Сон / трансцендентное
«Федя Давидович» соединяет «литературные» «случаи» с теми новеллами, которые пристально исследуют саму возможность трансценденции, возможность выхода за пределы наличной реальности — как предполагается, происходящей в процессе письма. В таких новеллах в качестве центральной аллегории письма выступает либо сон,либо же выход за порог (предел).К этому ряду отнесем такие «случаи», как «Оптический обман» (№ 6), «Столяр Кушаков» (№ 8), «Сундук» (№ 9), «Случай с Петраковым» (№ 10), «Сон» (№ 12), «Молодой человек, удививший сторожа» (№ 14), «Потери» (№ 16) и «Сон дразнит человека» (№ 24).
Синонимичность сна выходу за порог обыденного мира достаточно очевидна в рассказах «Случай с Петраковым» и «Сон дразнит человека»: в обоих случаях герой может уснуть только за пределами пространства, предназначенного для сна, — вне кровати (Петраков) или вне квартиры (Марков). Сон, как и письмо, в полном соответствии с романтической традицией представляется Хармсом как выход за пределы.
Но куда именно этот выход ведет, что нового он открывает? В «Случаях» даются два, на первый взгляд, противоположных ответа на этот вопрос.
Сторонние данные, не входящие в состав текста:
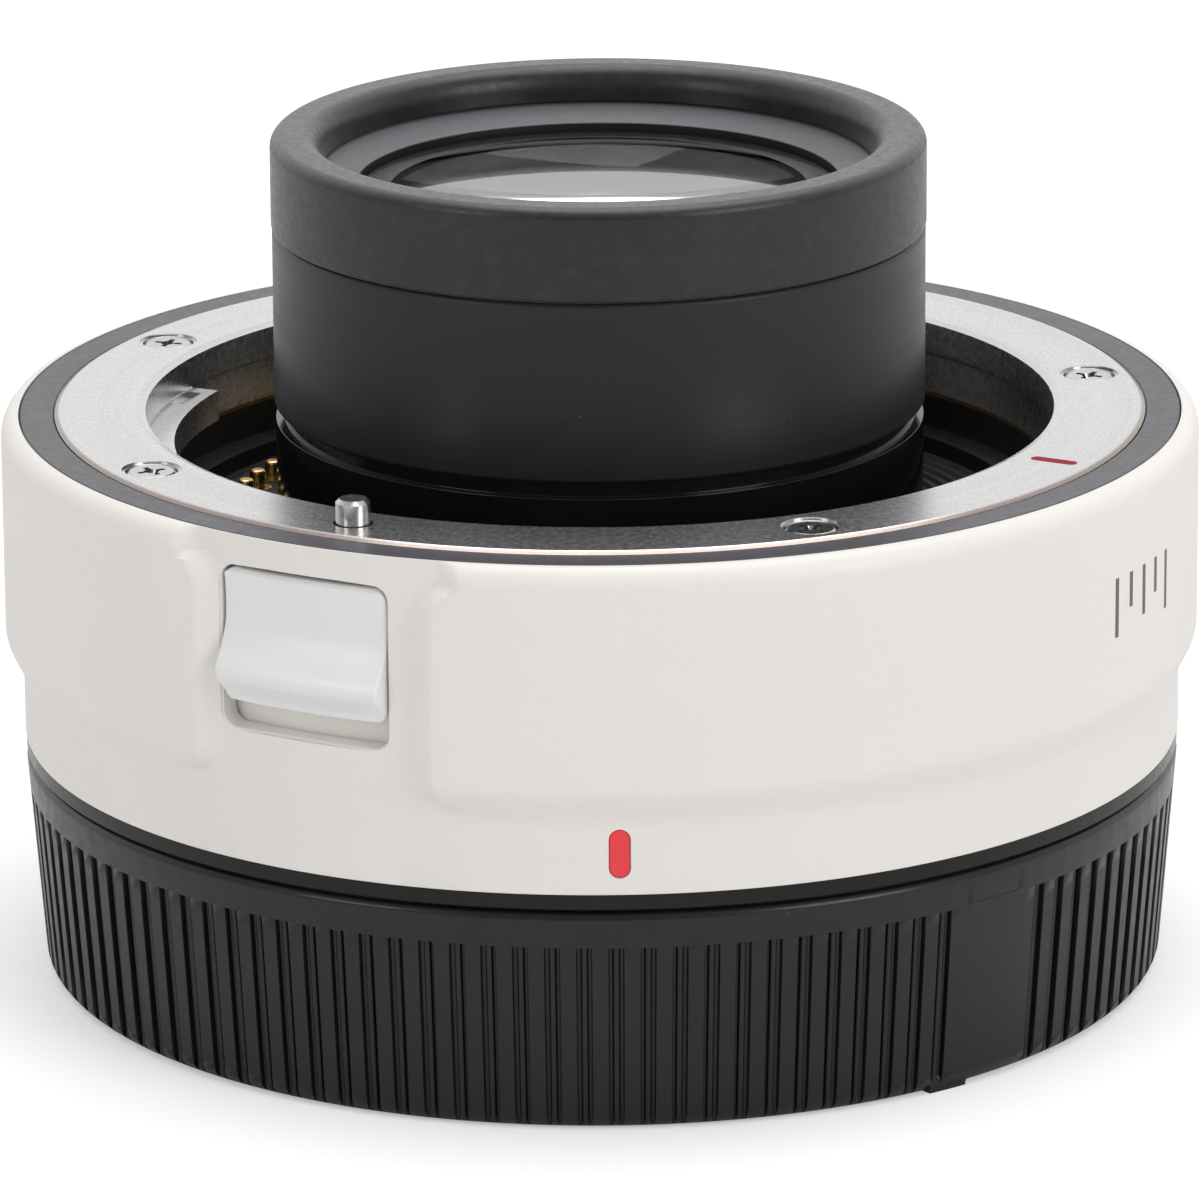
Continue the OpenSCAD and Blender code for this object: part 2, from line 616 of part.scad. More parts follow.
module lock_pin_spring() {
    n = spring_turns * coil_steps;
    color(steel) rotate([0, 0, pin_a]) translate([pin_r, 0, flange_top_z + spring_wire / 2])
        polyhedron(points = [for (i = [0:n]) each coil_ring(i, n)],
            faces = concat([[for (k = [0:7]) k]], [[for (k = [7:-1:0]) n * 8 + k]],
                [for (i = [0:n - 1]) for (k = [0:7]) let(a = i * 8 + k, b = i * 8 + (k + 1) % 8) [a, a + 8, b + 8, b]]));
}
module bracket_cut() {
    rotate([0, 0, pin_a]) translate([pin_r - 2.2, -bracket_w / 2 - side_gap, bracket_z - release_travel - side_gap])
        cube([chassis_r, bracket_w + 2 * side_gap, release_travel + bracket_t + 2 * side_gap]);
}
module release_bracket() {
    color(steel) difference() {
        intersection() {
            rotate([0, 0, pin_a]) translate([pin_r - 1.6, -bracket_w / 2, bracket_z])
                cube([chassis_r, bracket_w, bracket_t]);
            cylinder(r = plate_in_r, h = front_z, $fn = 180);
        }
        post(pin_r, pin_a, pin_d + 2 * run_gap, bracket_z - 1, bracket_z + 2);
    }
}

// Side view of the button: a hollow ramp that flares out to a ridge and turns back in
ridge_z = button_z + 2.1;
ridge_r = pad_r + ridge_out;
ramp_h = button_top_z - 0.2 - ridge_z;
flare_start = 0.45;
function ramp_r(t) = pad_r - 0.1 - 0.12 * sin(180 * min(1, 1.4 * t))
    + (ridge_out + 0.1) * pow(max(0, (t - flare_start) / (1 - flare_start)), 2.2);
function button_outline() = concat([[plate_r - 0.3, button_z], [pad_r - 0.2, button_z], [pad_r, button_z + 0.12]],
    [[ridge_r - 0.25, ridge_z - 0.35], [ridge_r - 0.02, ridge_z - 0.12]],
    [for (i = [14:-1:0]) [ramp_r(i / 14), ridge_z + 0.12 + (ramp_h - 0.12) * (1 - i / 14)]],
    [[pad_r - 0.45, button_top_z], [plate_r - 0.3, button_top_z]]);

module release_slider() {
    color(white) {
        intersection() {
            rotate([0, 0, slider_a - 15]) rotate_extrude(angle = 30, $fn = 180) polygon(button_outline());
            wall_plate(bore_r - 4, body_r + 4, slider_a, slider_span, button_z, button_top_z, corner_r - slider_gap);
        }
        ring_arc(plate_in_r, plate_r, plate_z, plate_top_z, slider_a, plate_span);
    }
}

/* Rear mount */
lug_top_z = rear_z - throat_depth - claw_t - side_gap;
lug_z = lug_top_z - lug_t;
spigot_z = rear_z - 6;
function rear_mount_outline() = [[spigot_in_r, spigot_z + 0.3], [spigot_in_r + 0.3, spigot_z], [spigot_r - 0.3, spigot_z],
    [spigot_r, spigot_z + 0.3], [spigot_r, rear_z], [rear_face_r - 0.1, rear_z],
    [rear_face_r, rear_z + 0.1], [rear_face_r, flange_top_z], [spigot_in_r, flange_top_z]];
module rear_mount() {
    color(steel) difference() {
        union() {
            rotate_extrude($fn = 180) polygon(rear_mount_outline());
            for (a = lug_angles) ring_arc(spigot_r - 0.5, lug_r, lug_z, lug_top_z, a, lug_span);
        }
        for (a = rear_screw_angles) {
            post(boss_r, a, screw_head_d + 0.1, rear_z - 1, rear_z + head_h + head_sink);
            post(boss_r, a, screw_shank_d + 0.2, rear_z - 1, flange_top_z + 1);
        }
        // Socket for the camera's own lock pin
        post(pin_r, lock_hole_a, pin_d + 0.6, rear_z - 1, rear_z + 1);
    }
}
lock_hole_a = body_mark_a - 90;
module rear_mount_screws() {
    color(steel) for (a = rear_screw_angles) rotate([0, 0, a])
        translate([boss_r, 0, rear_z + head_sink]) mirror([0, 0, 1]) cross_screw(2.8);
}
module weather_seal() {
    color(black) rotate_extrude($fn = 180) polygon([[rear_face_r + 0.02, house_z], [low_r - 0.04, house_z],
        [low_r - 0.06, rear_z - seal_lip + 0.15], [low_r - 0.2, rear_z - seal_lip],
        [low_r - 0.5, rear_z - seal_lip], [low_r - 0.8, rear_z + 0.02], [rear_face_r + 0.02, rear_z + 0.02]]);
}

/* Rear contacts and board */
rear_block_r = spigot_in_r - 0.1;
rear_block_in_r = cell_rear_r + 2.2;
rear_block_z = rear_z - 5.4;
rear_contact_r = (rear_block_r + rear_block_in_r) / 2;
board_in_r = rear_block_r + 0.6;
board_r = boss_r - 2.5;
board_t = 0.8;
board_hole_r = (board_in_r + board_r) / 2;
board_screw_angles = [0, 95, 200];
module rear_contact_block() {
    color(black) difference() {
        ring_arc(rear_block_in_r, rear_block_r, rear_block_z, web_z, contact_a, block_span);
        for (i = [1:contact_count])
            post(rear_contact_r, contact_angle(i), 1.32, rear_block_z - 1, rear_block_z + 1.2);
    }
}
module rear_contact_pads() {
    color(gold) for (i = [1:contact_count]) post(rear_contact_r, contact_angle(i), 1.3, rear_block_z - 0.05, rear_block_z + 1.2);
}
board_shank_d = 1;
module board_screws() {
    color(steel) for (a = board_screw_angles) rotate([0, 0, a])
        translate([board_hole_r, 0, board_z - board_t - head_h]) mirror([0, 0, 1]) cross_screw(board_t + 0.8, 2, board_shank_d);
}
module circuit_board() {
    color([0.05, 0.3, 0.15]) difference() {
        ring_arc(board_in_r, board_r, board_z - board_t, board_z, 90 + pin_a + 90, 290);
        for (a = board_screw_angles) post(board_hole_r, a, board_shank_d + 0.02, board_z - 2, board_z + 1);
    }
}
module controller_chip() {
    color(black) rotate([0, 0, 30]) translate([board_hole_r, 0, board_z - board_t - 0.4])
        cube([2.2, 6, 0.8], center = true);
}
module contact_cable() {
    color(bronze) ring_arc(rear_block_r, board_in_r + 0.5, board_z, board_z + 0.1, contact_a, 30);
}
module rear_light_mask() {
    color(black) difference() {
        rotate_extrude() polygon([[cell_rear_r + 0.05, rear_z - 3.4], [spigot_in_r - 0.02, rear_z - 3.4],
            [spigot_in_r - 0.02, rear_z - 2.4], [cell_rear_r + 0.05, rear_z - 2.4]]);
        ring_arc(rear_block_in_r - 0.05, spigot_r, rear_z - 5, rear_z, contact_a, block_span + 0.4);
    }
}

/* Rear cap */
cap_rim_z = rear_z - seal_lip - run_gap;
cap_top_r = low_r - cap_step;
cap_bottom_r = cap_top_r - cap_taper;
shoulder = 0.55;
cap_floor_z = 1.6;
inner_wall_r = lug_r + 0.3;
rib_top_z = cap_rim_z - 2.15;
cap_slope = (cap_top_r - cap_bottom_r) / (cap_rim_z - shoulder - cap_round);
smooth_a = body_mark_a + cap_turn - 1.2;
smooth_span = 9.4;
tab_span = 26;
edge_lug_turn = -6.4;
edge_lug_span = 5.5;
function cap_side_r(z) = cap_bottom_r + cap_slope * (z - cap_round);
function cap_outline() = concat([[0, 0]],
    arc(cap_bottom_r - cap_round, cap_round, cap_round, -90, 0, 6),
    arc(cap_top_r - shoulder, cap_rim_z - shoulder, shoulder, 0, 90, 6),
    [[cap_top_r - cap_wall - 0.2, cap_rim_z], [cap_bottom_r - cap_wall - 0.3, cap_floor_z + 0.6],
    [cap_bottom_r - cap_wall - 0.9, cap_floor_z], [inner_wall_r + 1.4, cap_floor_z],
    [inner_wall_r + 1.4, rear_z - 0.5], [inner_wall_r, rear_z - 0.5], [inner_wall_r, cap_floor_z + 0.8],
    [inner_wall_r - 0.8, cap_floor_z], [0, cap_floor_z]]);

module rear_cap() {
    color(satin) difference() {
        union() {
            rotate_extrude($fn = 180) polygon(cap_outline());
            for (a = lug_angles) ring_arc(spigot_r + 0.25, inner_wall_r + 0.3, lug_top_z + side_gap,
                rear_z - throat_depth, a - 60 + cap_turn, tab_span);
            // A small square lug fills the rounded bottom edge beside the smooth part
            ring_arc(cap_bottom_r - cap_round - 1, cap_bottom_r - 0.2, 0, 0.9, smooth_a + edge_lug_turn, edge_lug_span);
        }
        for (i = [0:rib_count - 1]) {
            a = smooth_a + smooth_span / 2 + (360 - smooth_span) * (i + 0.5) / rib_count;
            rotate([0, 0, a]) translate([cap_side_r(rib_top_z) - groove_depth, -groove_w / 2, rib_top_z])
                rotate([0, atan(cap_slope), 0]) translate([0, 0, -rib_top_z - 2])
                    cube([2, groove_w, rib_top_z + 2]);
        }
    }
}

outer_housing();
housing_index_mark();
front_trim_ring();
main_chassis();
front_mount();
mount_index_mark();
front_mount_screws();
bayonet_spring();
light_baffle();
front_contact_block();
contact_tubes();
for (i = [1:contact_count]) {
    contact_pin(i);
}
lens_barrel();
barrel_clamp();
barrel_screws();
nose_sleeve();
front_rubber_ring();
front_cone_ring();
front_retaining_ring();
lens_1();
lens_2();
lens_3();
lens_4();
lens_5();
lens_6();
lens_7();
front_spacer();
rear_spacer();
rear_retaining_ring();
lock_pin();
lock_pin_spring();
release_bracket();
release_slider();
rear_mount();
rear_mount_screws();
weather_seal();
rear_contact_block();
rear_contact_pads();
circuit_board();
board_screws();
controller_chip();
contact_cable();
rear_light_mask();
rear_cap();
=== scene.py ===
"""Looks of a camera teleconverter that stands on its rear cap, lens nose up."""

import json
import math

import bmesh
import bpy
from mathutils import Matrix, Vector


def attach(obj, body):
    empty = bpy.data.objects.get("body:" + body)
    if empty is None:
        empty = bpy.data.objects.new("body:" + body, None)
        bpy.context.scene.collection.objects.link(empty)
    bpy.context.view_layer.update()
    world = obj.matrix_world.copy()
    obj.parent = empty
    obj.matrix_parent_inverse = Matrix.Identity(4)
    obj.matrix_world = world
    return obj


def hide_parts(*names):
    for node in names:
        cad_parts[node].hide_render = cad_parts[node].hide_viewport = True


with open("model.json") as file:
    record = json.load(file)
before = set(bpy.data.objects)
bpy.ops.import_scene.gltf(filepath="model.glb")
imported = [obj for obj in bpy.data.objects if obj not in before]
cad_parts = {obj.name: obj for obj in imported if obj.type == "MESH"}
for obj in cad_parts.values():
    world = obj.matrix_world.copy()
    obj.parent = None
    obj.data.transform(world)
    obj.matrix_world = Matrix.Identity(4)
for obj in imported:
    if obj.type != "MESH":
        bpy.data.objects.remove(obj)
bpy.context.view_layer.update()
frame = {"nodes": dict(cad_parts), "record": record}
NODES = frame["nodes"]
MM = 0.001

# Camera: where it stood for the photograph, from the ellipses of the mount and the cap
CAMERA_AT = Vector((0.0, -509.656, 173.465)) * MM
CAMERA_TO = Vector((-0.063, 0.0, 21.556)) * MM
CAMERA_ROLL = math.radians(-0.359)
SENSOR_MM = 36.0
LENS_MM = 266.447

ROOM_LIGHT = 0.57
ROOM_FRONT = 0.3
FLOOR_GLOW = 0.35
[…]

Первый ответ представлен новеллами «Оптический обман», «Столяр Кушаков» и «Сон». Второй — текстами «Сундук» и «Молодой человек, удививший сторожа». В «Оптическом обмане» выход за пределы понимается как выход за пределы видимого и, разумеется, предстает в сниженном, травестированном виде — Семену Семеновичу достаточно надеть очки, чтобы увидеть нечто новое. Это новое —угроза насилия:«Семен Семенович, надев очки, смотрит на сосну и видит: на сосне сидит мужик и показывает ему кулак». Разумеется, такая версия «трансценденции» явственно разочаровывает, именно поэтому «Семен Семенович не желает верить в это явление и считает это явление оптическим обманом».
В «Столяре Кушакове» выход за пределы осуществляется буквально — как выход из помещения на улицу. Но все попытки выйти из дома, а после — из аптеки на улицу, чтобы купить столярного клея, неизменно заканчиваются для Кушакова увечьями, синонимичными насилию. Кушаков, так же как и Семен Семенович, не желает признать неизбежность такого результата «трансценденции» — что объясняет серийное повторение одного и того же жеста в каждой из этих двух новелл (во второй — падение и покупка очередного пластыря). Но в «Столяре» возникает еще один важный эффект «трансценденции» — она оборачивается обезличиванием, в буквальном смысле, ведет к потере лица, к утрате «я»: Кушаков падал столько раз, что все лицо его заклеено пластырем, и потому «дома его не узнали и не пустили в квартиру».